Der Prediger geht von der Feststellung aus: «Es ist alles ganz eitel-», und schliesst mit der Ermahnung: «Fürchte Gott und halte seine Gebote» (Pred 12,13). Hier ertönt nicht die Botschaft des Gottesbundes oder der Erlösung, sondern das verzweifelte Rufen eines hoffnungslos enttäuschten Menschen. Das Buch offenbart wie kein anderes Buch der Bibel den totalen Bankrott des natürlichen Menschen ohne die Erlösung.
EINTEILUNG
Die Einteilung ist äusserst schwierig, da der Gedankengang keine strenge Folge aufweist. Nachstehendes ist lediglich ein Versuch:
Einleitung: Alles ist eitel unter der Sonne Pred 1,1-11
Beweise für diese Behauptung:
aus der Erfahrung Pred 1,12 - 2,26
aus der Beobachtung Pred 3,1 - 9,16
Anwendung oder Weisheitsregeln Pred 9,17 - 12,8
Schluss: Fürchte Gott und halte seine Gebote Pred 12,9-14
Schlüsselwort: Nichtigkeit
SYMBOLIK
Das Buch ist wie ein Kommentar zu dem Jesuswort: «Wer von diesem Wasser trinkt, den wird wieder dürsten.»
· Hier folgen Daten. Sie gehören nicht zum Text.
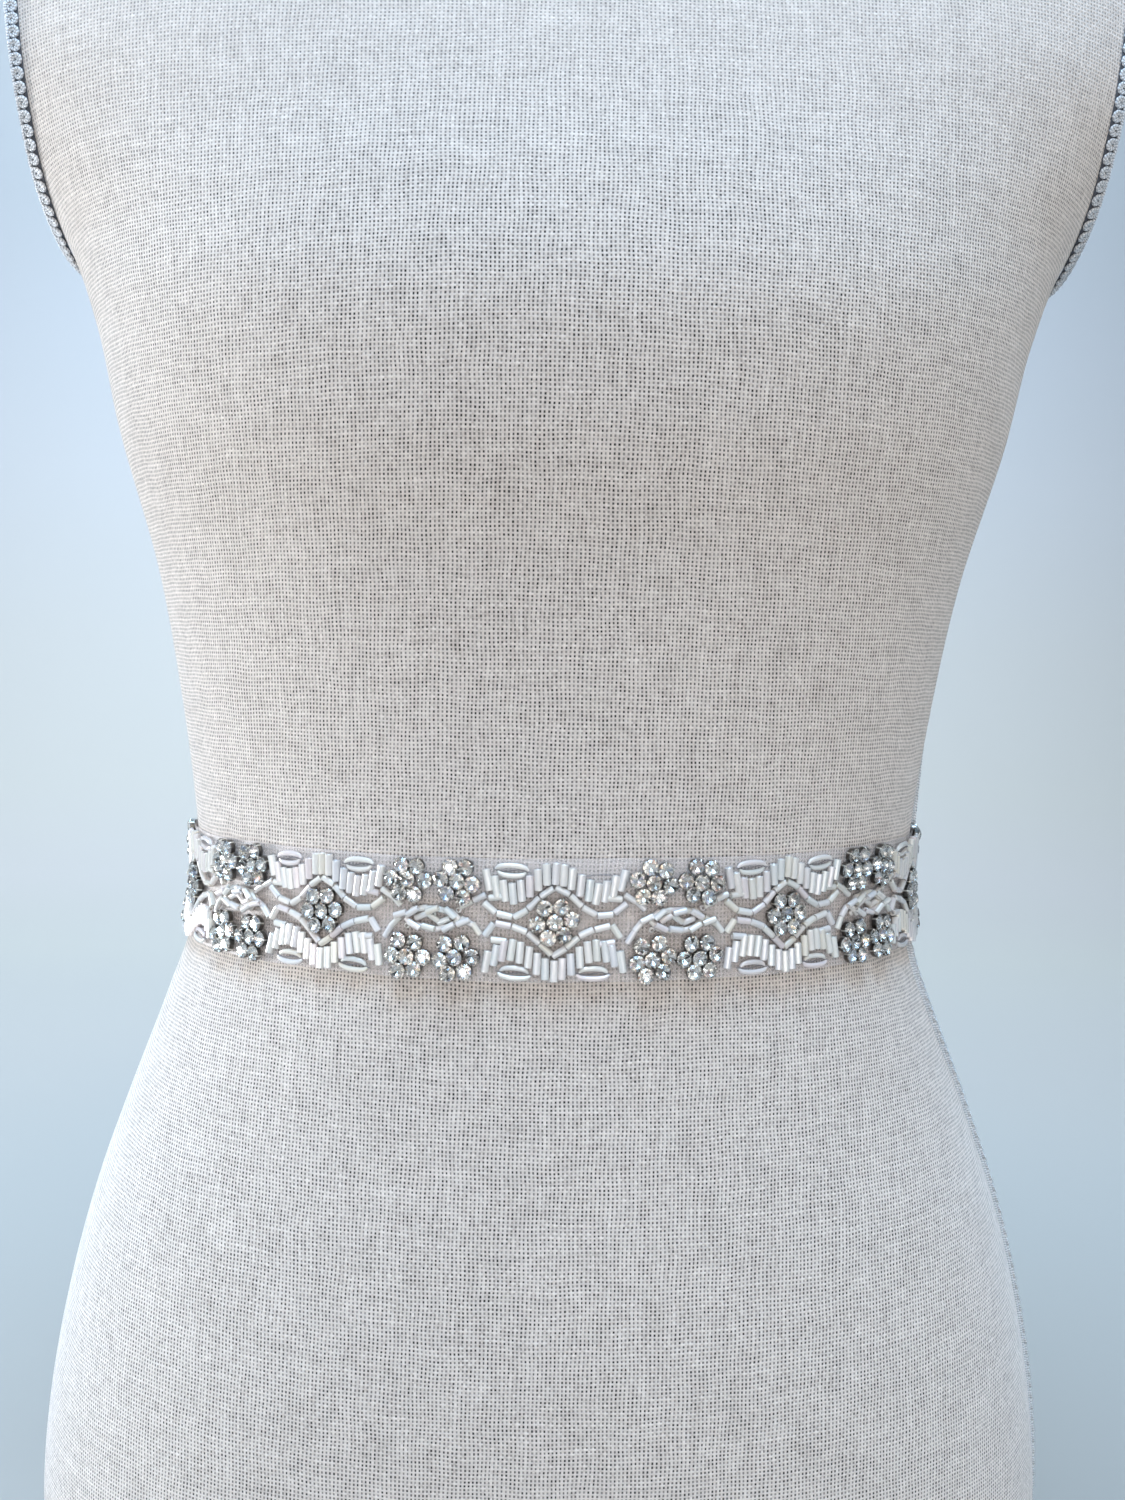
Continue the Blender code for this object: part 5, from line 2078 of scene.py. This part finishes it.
@dataclass
class SashOnForm:
    """Everything that shows, in the order a maker would put it together."""

    form: FormShape
    waist: WaistLine

    def build(self) -> list[bpy.types.Object]:
        """Returns:
            All pieces.
        """
        made = DressForm(self.form).build()
        made += ScrollBraid(self.form).build()
        ribbon = OrganzaRibbon(self.waist).build()
        trim = BugleFans(self.waist).build() + CurvedEyes(self.waist).build()
        trim += BeadStrands(self.waist).build() + CentreRings(self.waist).build()
        trim += ClawFlowers(self.waist).build()
        closure = BackClosure(self.waist)
        inner, outer, *snaps = closure.build()
        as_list(snaps)
        return made + [ribbon] + trim + [inner, outer] + snaps


@dataclass(frozen=True)
class SoftLight:
    """A soft lamp; a spread under 180 degrees keeps its light off the floor."""

    name: str
    place: tuple[float, float, float]
    aim: tuple[float, float, float]
    size: tuple[float, float]
    watts: float
    colour: str
    spread: float = 180.0

    def add(self) -> None:
        """Adds the lamp to the scene, unseen itself."""
        lamp = bpy.data.lights.new(self.name, "AREA")
        lamp.shape = "RECTANGLE"
        lamp.size, lamp.size_y = self.size
        lamp.energy = self.watts
        lamp.color = linear(self.colour)[:3]
        lamp.spread = math.radians(self.spread)
        thing = bpy.data.objects.new(self.name, lamp)
        thing.location = self.place
        thing.rotation_euler = (Vector(self.aim) - Vector(self.place)).to_track_quat("-Z", "Y").to_euler()
        thing.visible_camera = False
        bpy.context.scene.collection.objects.link(thing)


@dataclass
class Studio:
    """The camera at the photo's angle, a pale seamless floor and wall, and soft light."""

    camera_place: tuple[float, float, float] = (-0.0042, -0.5529, 0.3494)
    focal_pixels: float = 1603.4
    picture_height: int = 1500
    pan_right: float = 0.674
    pitch_down: float = 3.823
    roll: float = 1.282
    floor_half_width: float = 5.0
    wall_at: float = 2.6
    wall_height: float = 3.2
    cove_radius: float = 1.2
    lights: tuple[SoftLight, ...] = (
        SoftLight("skylight_front", (-0.1, -0.5, 2.2), (0, 0, 0.5), (1.1, 1.1), 62.0, "#B4DCFF"),
        SoftLight("skylight_back", (0.0, 1.5, 2.3), (0, 1.1, 0.0), (1.5, 1.1), 78.0, "#C4E4FF"),
        SoftLight("left_window", (-2.3, 0.45, 0.2), (0, 0, 0.52), (1.0, 0.5), 9.6, "#F8FCFF", 60.0),
        SoftLight("backdrop_wash", (0.0, 1.2, 2.6), (0, 2.6, 0.9), (2.4, 0.6), 7.0, "#D8ECFF"),
        SoftLight("room_fill_high", (0.1, -1.9, 1.6), (0, 0, 0.35), (1.4, 1.2), 11.4, "#FFFBF4"),
        SoftLight("room_fill_low", (0.0, -1.7, 0.25), (0, 0, 0.3), (1.4, 0.5), 0.9, "#FFF3E4", 60.0),
        SoftLight("window_strip_left", (-0.8, -1.4, 0.13), (0, 0, 0.27), (0.16, 0.24), 0.075, "#FFFFFF", 40.0),
        SoftLight("window_strip_right", (0.6, -1.5, 0.13), (0, 0, 0.27), (0.14, 0.24), 0.045, "#FFFFFF", 40.0),
    )

    def add_camera(self) -> None:
        """Makes the camera and sets it as the scene's."""
        data = bpy.data.cameras.new("photo_camera")
        data.sensor_width = 36.0
        data.lens = self.focal_pixels / self.picture_height * data.sensor_width
        data.clip_start, data.clip_end = 0.01, 50.0
        camera = bpy.data.objects.new("photo_camera", data)
        looking = Euler((math.radians(90 - self.pitch_down), 0, -math.radians(self.pan_right))).to_matrix()
        rolled = looking @ Matrix.Rotation(math.radians(self.roll), 3, "Z")
        camera.matrix_world = Matrix.Translation(self.camera_place) @ rolled.to_4x4()
        bpy.context.scene.collection.objects.link(camera)
        bpy.context.scene.camera = camera

    def add_floor(self) -> None:
        """Makes the floor and the wall behind, joined by a cove."""
        profile = [(-self.floor_half_width, 0.0), (self.wall_at - self.cove_radius, 0.0)]
        for turn in np.linspace(0, math.pi / 2, 16)[1:]:
            profile.append((
                self.wall_at - self.cove_radius + self.cove_radius * math.sin(turn),
                self.cove_radius * (1 - math.cos(turn)),
            ))
        profile.append((self.wall_at, self.wall_height))
        points = [(x, y, z - 0.2 * MM) for y, z in profile for x in (-self.floor_half_width, self.floor_half_width)]
        faces = [(2 * i, 2 * i + 1, 2 * i + 3, 2 * i + 2) for i in range(len(profile) - 1)]
        mesh = bpy.data.meshes.new("studio_floor")
        mesh.from_pydata(points, [], faces)
        mesh.materials.append(StudioPaper().material())
        mesh.shade_smooth()
        floor = bpy.data.objects.new("studio_floor", mesh)
        bpy.context.scene.collection.objects.link(floor)

    def add_sky(self) -> None:
        """Lights the room evenly from all round; the light from above comes from the lamps."""
        world = bpy.data.worlds.new("soft_room")
        world.use_nodes = True
        tree = world.node_tree
        tree.nodes.clear()
        way = add_node(tree, "ShaderNodeTexCoord", output="Generated")
        height = add_node(tree, "ShaderNodeSeparateXYZ", inputs={0: way}, output=2)
        share = add_node(tree, "ShaderNodeMapRange", inputs={0: height, 1: -0.4, 2: 0.9})
        colour = Ramp(((0.0, "#E7F3FF"), (0.5, "#ABB4BD"), (1.0, "#3A3D40"))).add(tree, share)
        light = add_node(tree, "ShaderNodeBackground", inputs={"Color": colour, "Strength": 0.9})
        add_node(tree, "ShaderNodeOutputWorld", inputs={"Surface": light})
        bpy.context.scene.world = world

    def build(self) -> None:
        """Makes the camera, the floor and the light."""
        self.add_camera()
        self.add_floor()
        self.add_sky()
        for light in self.lights:
            light.add()
        bpy.context.scene.view_settings.view_transform = "Standard"


def main() -> None:
    """Builds the studio, the form and the sash, and reports each piece."""
    logging.basicConfig(level=logging.INFO, format="%(name)s: %(message)s")
    Studio().build()
    form = FormShape(FORM_SECTIONS)
    for piece in SashOnForm(form, WaistLine(form)).build():
        log.info("%s: %d faces", piece.name, len(piece.data.polygons))


if __name__ == "__main__":
    main()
Die kleine Stadt (Pred 9,13-15) stellt in drastischer Weise die Heilsgeschichte der Welt dar:
Die kleine Stadt | = die Welt |
Der grosse König | = der Fürst dieser Welt |
Der arme, weise Mann | = Christus |
Die geretteten Stadtbewohner | = die undankbare Menschheit |
Der Säemann (Pred 11,1-6) ist ein Hinweis auf den Reichsgottesarbeiter, der den Samen des Gotteswortes in die Menschenherzen streut (vgl. Mt 13).
BESONDERE MERKMALE
Ausdrücke, die sonst nirgends in der Bibel Vorkommen:
Unter der Sonne 28 mal
Nichts Neues unter dem Himmel 3 mal
Nichts Neues auf der Erde 7 mal
Es ist alles ganz eitel 37 mal
Es ist eitel und Haschen nach Wind 37 mal
Der Name «Jahwe» ist nie erwähnt, der Verfasser gebraucht immer den Namen «Elohim».
Das Buch wird im Neuen Testament nirgends erwähnt.
Das Buch sagt nichts von der Erlösung, zeigt aber das grosse Bedürfnis der Menschenseele nach ihr.
VERSCHIEDENES
Der sittliche Wert des Buches ist oft angefochten worden. Es ist wahr, für uns Christen klingt vieles befremdend, vor allem die Lebensanschauung des Predigers. Es fehlt ihm eben die volle Offenbarung, die uns in Christus geschenkt ist und die allein eine befriedigende Lösung der Lebensrätsel geben kann.